On the other hand, adding more periods to life leads to a much stronger result: that capital income taxes should converge to zero, in other words, that consumption should face uniform tax rates in the long run (Chamley 1986). This result is often misunderstood, but the easiest intuition is to imagine the contrary, with a steady-state capital income tax bounded away from zero. This implies implicit taxes on future consumption that rise without bound as time goes on. Given that the welfare cost of a distortion rises in nonlinear fashion with respect to the size of the distortion, one can see that eventually this ever-increasing consumption distortion is likely to be suboptimal. If implicit taxes on consumption cease rising over time, this implies that capital income taxes cannot be positive in the long run. But a long-run tax rate of zero in an infinite horizon model doesn't translate into a low or zero tax rate in a finite horizon model, and most of us don't behave as if we expect to live forever.

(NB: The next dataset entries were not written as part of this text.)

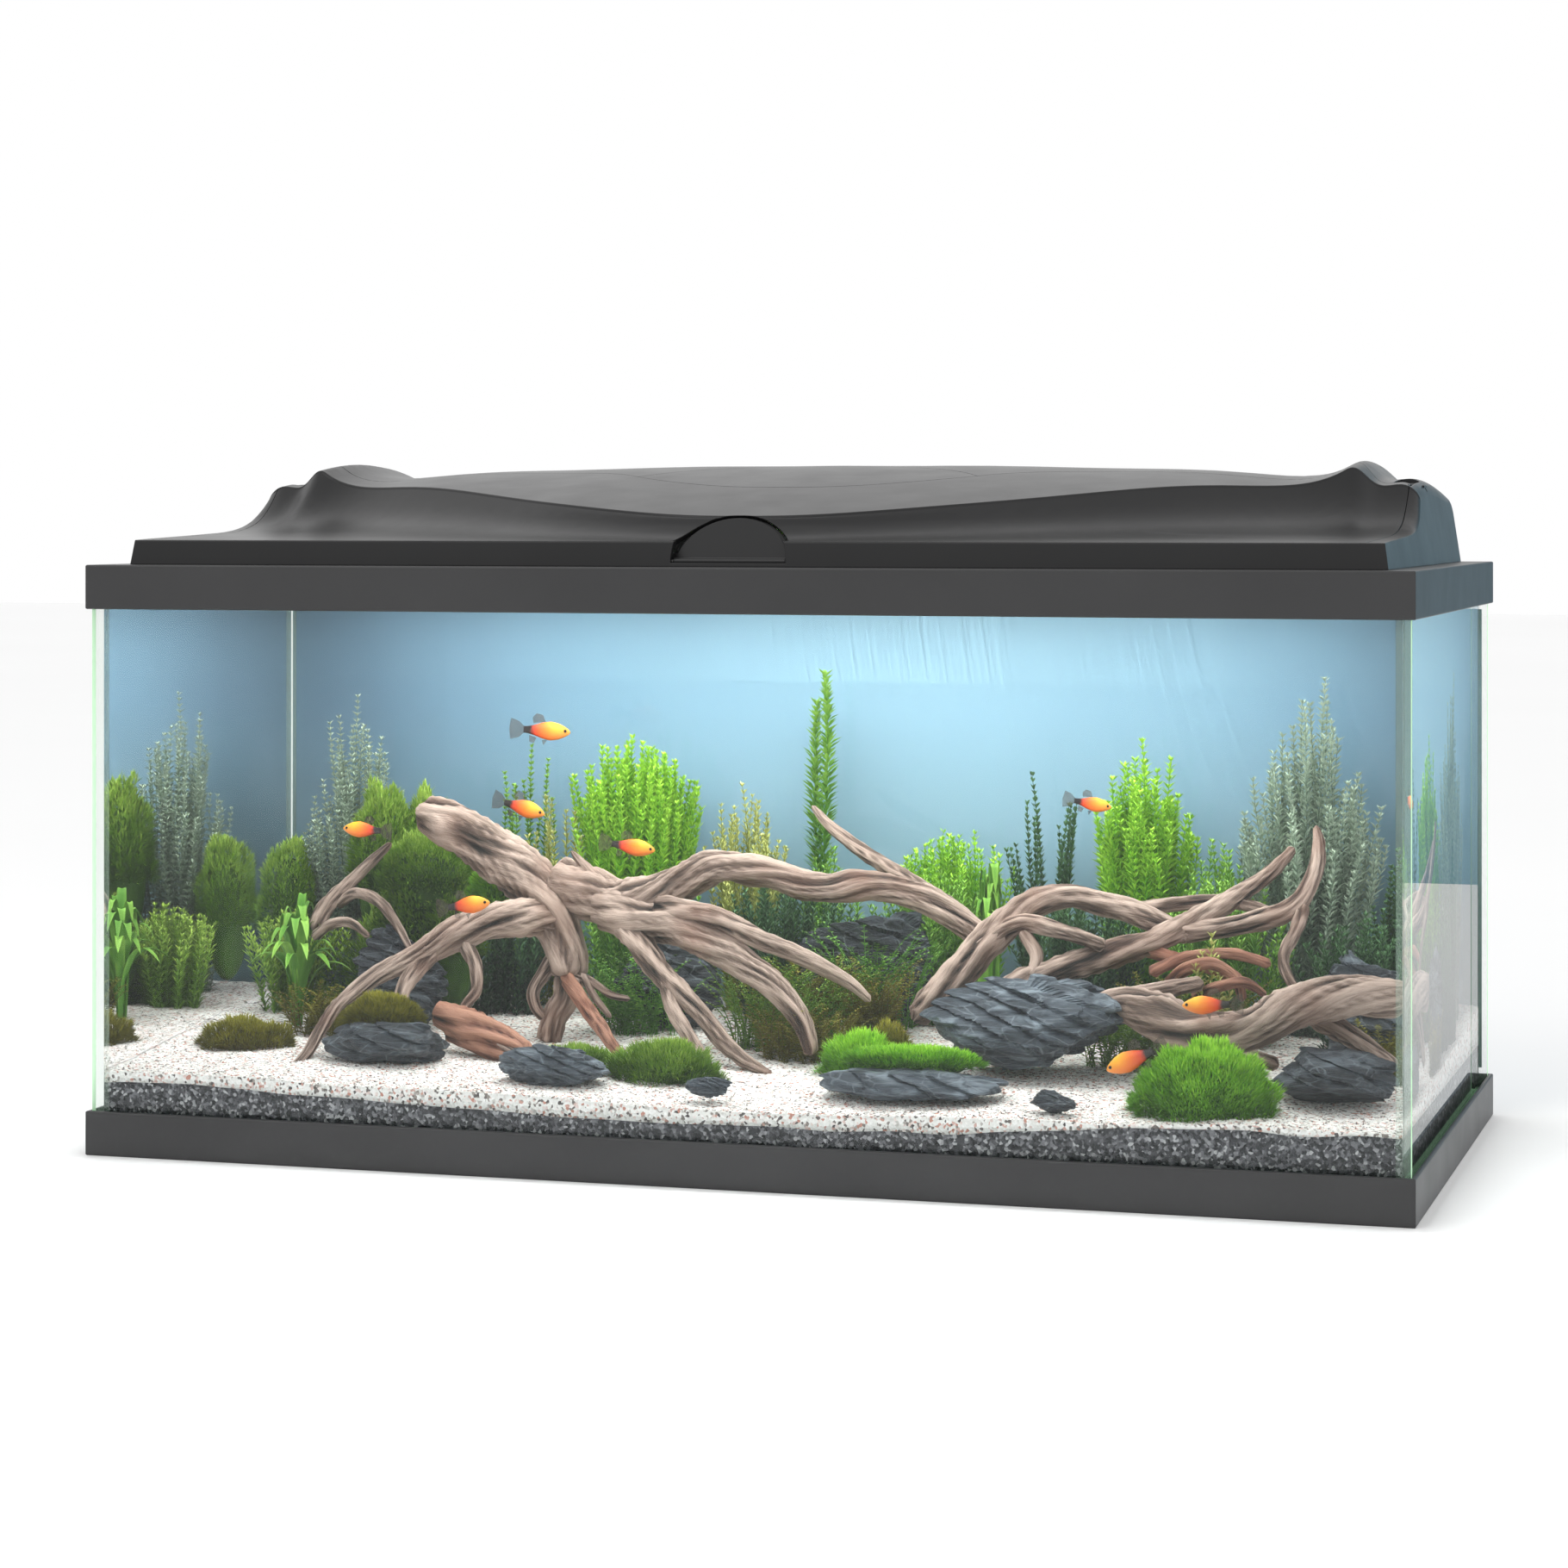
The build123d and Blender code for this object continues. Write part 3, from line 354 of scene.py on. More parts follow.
def rock_material(name, dark, mid, light):
    """Layered slate: tilted beds, pale cracks, and the rounded top edge of each bed lighter: partly
    weathering, partly a painted highlight where light from above falls.
    """
    material, tree, shader = start_material(name)
    wobble = noise_value(tree, object_point(tree, (1, 1, 2.2)), 30, 8, 0.68, 0.8)
    beds = noise_value(tree, object_point(tree, (0.25, 0.3, 3.4)), 60, 6, 0.6, 1.6)
    blend = math_node(tree, "ADD", math_node(tree, "MULTIPLY", wobble, 0.6),
                      math_node(tree, "MULTIPLY", beds, 0.4))
    base = ramp(tree, blend, [(0.36, dark), (0.52, mid), (0.68, light)])
    flattened = object_point(tree, (0.6, 0.7, 2.4))
    crack = node(tree, "TexVoronoi", {"feature": "DISTANCE_TO_EDGE"}, Vector=flattened, Scale=70)
    line = node(tree, "MapRange", i0=crack.outputs["Distance"], i1=0.0, i2=0.03, i3=0.55, i4=0.0)
    # Partly wear, partly painted highlight: lighter on the top edge of each bed.
    wear_and_top_highlight = node(tree, "Attribute", {"attribute_name": "wear_and_top_highlight"})
    pale = math_node(tree, "MULTIPLY", line.outputs[0], noise_value(tree, object_point(tree), 40))
    base = mixed(tree, pale, base, (0.36, 0.42, 0.46))
    base = mixed(tree, wear_and_top_highlight.outputs["Fac"], base, light)
    tree.links.new(base, shader.inputs["Base Color"])
    shader.inputs["Roughness"].default_value = 0.6
    bump(tree, shader, blend, 0.9, 0.004)
    return material


def wood_material(name, pale, mid, dark):
    """Weathered root: long fibres, warm patches, and painted shade that darkens the grooves while the ridges
    stay paler.
    """
    material, tree, shader = start_material(name)
    along = node(tree, "Attribute", {"attribute_name": "along"}).outputs["Fac"]
    around = node(tree, "Attribute", {"attribute_name": "around"}).outputs["Fac"]
    # Painted shade: low values in the grooves darken the wood, high values on the ridges lighten it.
    groove = node(tree, "Attribute", {"attribute_name": "groove"}).outputs["Fac"]
    flat = node(tree, "CombineXYZ", X=around, Y=along, Z=0.0)
    fibre = noise_value(tree, node(tree, "Mapping", Vector=flat.outputs[0], Scale=(9, 0.03, 1)).outputs[0],
                        2.2, 6, 0.65, 0.4)
    patch = noise_value(tree, object_point(tree), 14, 3)
    value = math_node(tree, "ADD", math_node(tree, "MULTIPLY", fibre, 0.6),
                      math_node(tree, "MULTIPLY", groove, 0.55))
    base = ramp(tree, value, [(0.38, dark), (0.58, mid), (0.84, pale)])
    warm = tuple(c * f for c, f in zip(mid, (1.25, 0.8, 0.62)))
    patchy = node(tree, "MapRange", i0=patch, i1=0.5, i2=0.7, i3=0.0, i4=0.55)
    tree.links.new(mixed(tree, patchy.outputs[0], base, warm), shader.inputs["Base Color"])
    shader.inputs["Roughness"].default_value = 0.7
    bump(tree, shader, fibre, 0.7, 0.0016)
    return material


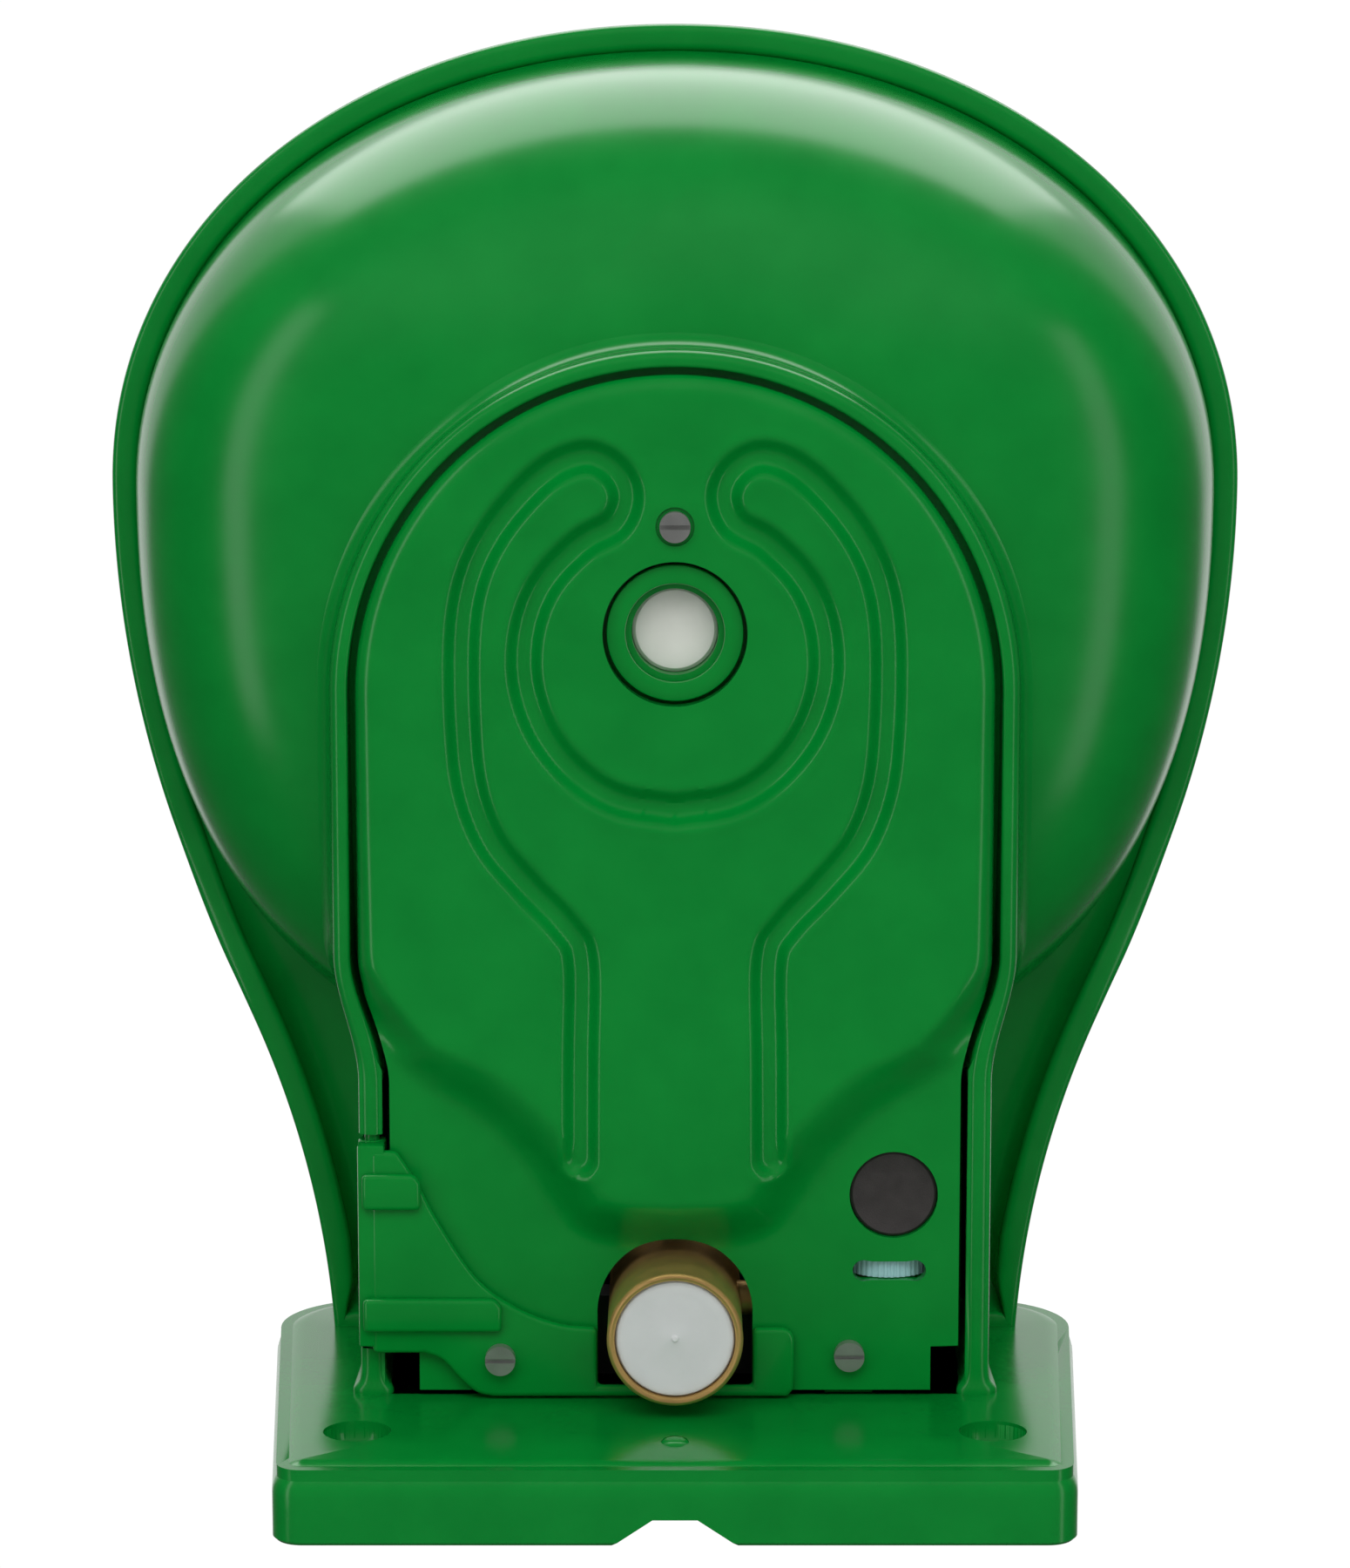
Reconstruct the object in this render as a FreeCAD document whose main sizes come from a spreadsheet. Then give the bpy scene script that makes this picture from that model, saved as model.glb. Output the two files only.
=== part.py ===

A more serious problem with this result is that the economy doesn't consist of a single individual living for two periods or an infinite number of them. Tax systems don't change on a generation-specific basis, and the enactment of a consumption tax has different generational consequences than enactment of a wage tax, which, with constant returns to scale in production, would be equivalent in a single-agent model. This is not simply an issue of distribution, for the same differences in burden have efficiency consequences. Failing to tax existing assets by adopting a tax on wages instead of a tax on consumption not only shifts the burden from the old to the young, but also reduces the efficiency of the tax reform, a difference that Larry Kotlikoff and I found, in our simulation model, to be large enough to turn an efficiency gain into an efficiency loss (Auerbach and Kotlikoff 1987). My more recent simulations of realistic tax proposals find that we would lose essentially all the potential efficiency gains from adopting a consumption tax if we maintain the existing level of progressivity and protect asset values in transition (Auerbach 1996).
II
Distribution
THIS LAST FINDING brings out a key issue regarding the consumption tax--whether it is inherently less progressive than an income tax. The previous discussion reminds us that it is necessary to take a perspective greater than one year; one can't compare the old and young using current income as a measure of ability to pay. If we do use income, even measured over a period of several years, recent work has emphasized that we should look at risk-adjusted returns in measuring capital income, a point that goes back to Tobin's work on taxation and risk taking (Gentry and Hubbard 1997).
But others ask why we should use income, rather than consumption, as a measure of ability to pay. If we do use consumption, then clearly we can make the tax progressive simply by having a personal consumption tax with a progressive rate structure. In standard models, this is likely to be a better approach than that adopted under European value-added taxes, which achieve progressivity via tax rate variations on luxuries and necessities. Variations in indirect taxes offer limited scope for redistribution at the cost of considerable distortion of consumer choice. However, this result is less clear if we expand models to incorporate conspicuous consumption (Bagwell and Bernheim 1996).